UN human rights official cautions Uzbek Government on latest trials

Louise Arbour
The top United Nations’ human rights official today urged the Uzbek government to abide by international legal standards amid reports that dozens of defendants were convicted during closed-door trials held earlier this month.

The latest trials follows the November conviction of 15 men who were accused of crimes stemming from the violent protests in the Andijan last May that left hundreds of people dead at the hands of Government forces.

“If the latest proceedings were anything like the trial that resulted in the conviction of the first 15 defendants last month, there is very good reason to worry,” said Louise Arbour, UN High Commissioner for Human Rights “I once again urge the Government to abide scrupulously by the fair-trial standards Uzbekistan has freely accepted.”

After the first trial ended in mid-November, Ms. Arbour voiced her concerns about alleged irregularities, an inadequate defense and indications that little evidence was presented during the proceedings, other than confessions that echoed the prosecutor’s accusations and were greatly at odds with information from independent sources.

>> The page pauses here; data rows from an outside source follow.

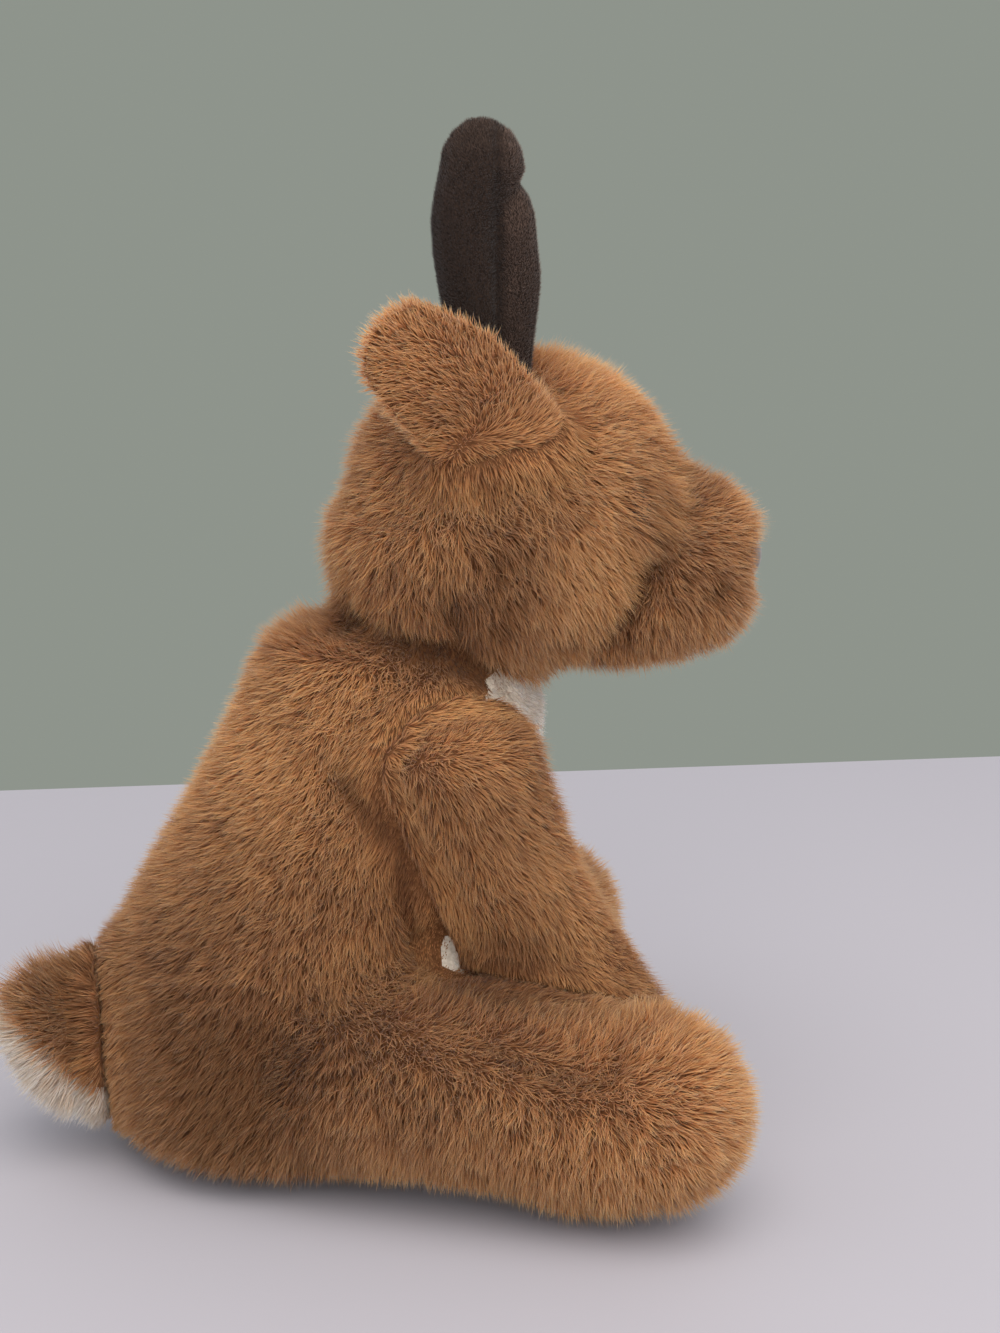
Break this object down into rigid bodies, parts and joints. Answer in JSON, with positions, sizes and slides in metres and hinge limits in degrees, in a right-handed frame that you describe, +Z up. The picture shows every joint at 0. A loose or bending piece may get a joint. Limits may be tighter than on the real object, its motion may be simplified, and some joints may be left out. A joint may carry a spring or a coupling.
{
  "type": "plush deer",
  "caption": "Sitting stuffed deer sewn from brown fur cloth, with a cream belly and tail underside, splayed rear legs, upright dark antlers and swept-back ears.",
  "frame": {"origin": "middle of the flat patch under the seat, on the surface that the deer sits on", "axes": "+Z up; the deer's head faces -Y; +X is its own left; its legs and tail point 10 degrees to the left of the head"},
  "size_m": [0.202, 0.2156, 0.285],
  "materials": {
    "brown_fur": "long soft pile",
    "cream_fur": "soft pile",
    "antler_suede": "short nap",
    "stuffing": "loose fibre",
    "eye_gloss": "polished",
    "nose_gloss": "soft gloss",
    "washer_plastic": "plain"
  },
  "bodies": {
    "torso": {"body_skin": "brown_fur", "belly_panel": "cream_fur", "body_stuffing": "stuffing", "seat_pellet_bag": "stuffing", "head_skin": "brown_fur", "head_stuffing": "stuffing", "muzzle_skin": "brown_fur", "muzzle_stuffing": "stuffing", "right_eye": "eye_gloss", "left_eye": "eye_gloss", "right_eye_washer": "washer_plastic", "left_eye_washer": "washer_plastic", "nose": "nose_gloss", "nose_washer": "washer_plastic", "right_rear_leg_skin": "brown_fur", "right_rear_leg_stuffing": "stuffing", "left_rear_leg_skin": "brown_fur", "left_rear_leg_stuffing": "stuffing", "right_antler": "antler_suede", "left_antler": "antler_suede"},
    "right_front_leg": {"right_front_leg_skin": "brown_fur", "right_front_leg_stuffing": "stuffing"},
    "left_front_leg": {"left_front_leg_skin": "brown_fur", "left_front_leg_stuffing": "stuffing"},
    "right_ear": {"right_ear_back": "brown_fur", "right_ear_lining": "cream_fur"},
    "left_ear": {"left_ear_back": "brown_fur", "left_ear_lining": "cream_fur"},
    "tail": {"tail_top": "brown_fur", "tail_underside": "cream_fur"}
  },
  "joints": [
    {"name": "right_front_leg_swing", "type": "hinge", "parent": "torso", "child": "right_front_leg", "pos_m": [-0.034, -0.05797, 0.13805], "axis": [-0.9848, -0.1736, 0], "range_deg": [0, 25], "stiffness_Nm_per_rad": 0.3},
    {"name": "left_front_leg_swing", "type": "hinge", "parent": "torso", "child": "left_front_leg", "pos_m": [0.05178, -0.04284, 0.13805], "axis": [-0.9848, -0.1736, 0], "range_deg": [0, 25], "stiffness_Nm_per_rad": 0.3},
    {"name": "right_ear_flex", "type": "hinge", "parent": "torso", "child": "right_ear", "pos_m": [-0.03739, -0.07939, 0.20042], "axis": [0, -0.6196, 0.7849], "range_deg": [0, 18], "stiffness_Nm_per_rad": 0.05},
    {"name": "left_ear_flex", "type": "hinge", "parent": "torso", "child": "left_ear", "pos_m": [0.03733, -0.07974, 0.20093], "axis": [0, 0.5178, -0.8555], "range_deg": [0, 18], "stiffness_Nm_per_rad": 0.05},
    {"name": "tail_flex", "type": "hinge", "parent": "torso", "child": "tail", "pos_m": [-0.00938, 0.05321, 0.06508], "axis": [0.9848, 0.1736, 0], "range_deg": [0, 15], "stiffness_Nm_per_rad": 0.06}
  ]
}
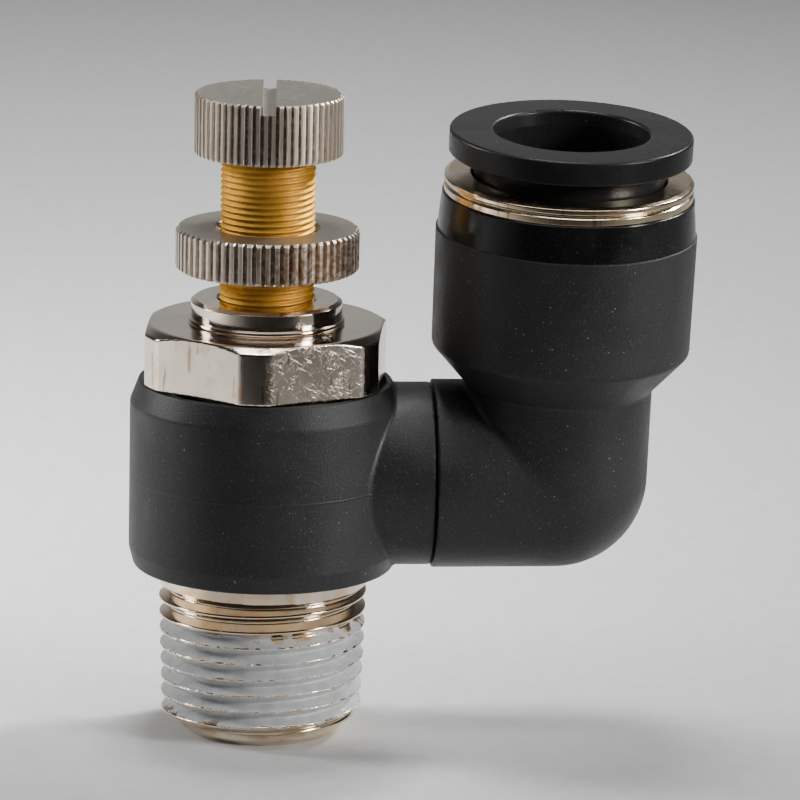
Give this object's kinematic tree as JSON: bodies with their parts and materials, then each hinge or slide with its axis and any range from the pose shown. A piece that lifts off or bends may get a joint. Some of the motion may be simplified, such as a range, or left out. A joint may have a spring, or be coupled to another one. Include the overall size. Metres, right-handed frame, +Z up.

Ms. Arbour today recalled that she offered to send a monitor to the trial if her representative would have access to case files and places of detention. The Uzbek Government rejected the proposal.

In a report issued in June after the Office of the High Commissioner for Human Rights (OHCHR) sent a mission to neighboring Krygyzstan to interview survivors of the event, the High Commissioner said there was strong, consistent and credible testimony indicting the Uzbek military and security forces had committed grave human rights violations in Andijan, mostly of the right to life.

“The Government has rejected an international inquiry into the Andijan events and independent scrutiny of the related proceedings,” she said. “As conducted, these trials risk having produced unjust and unfounded convictions while the real perpetrators of atrocities remain unpunished.”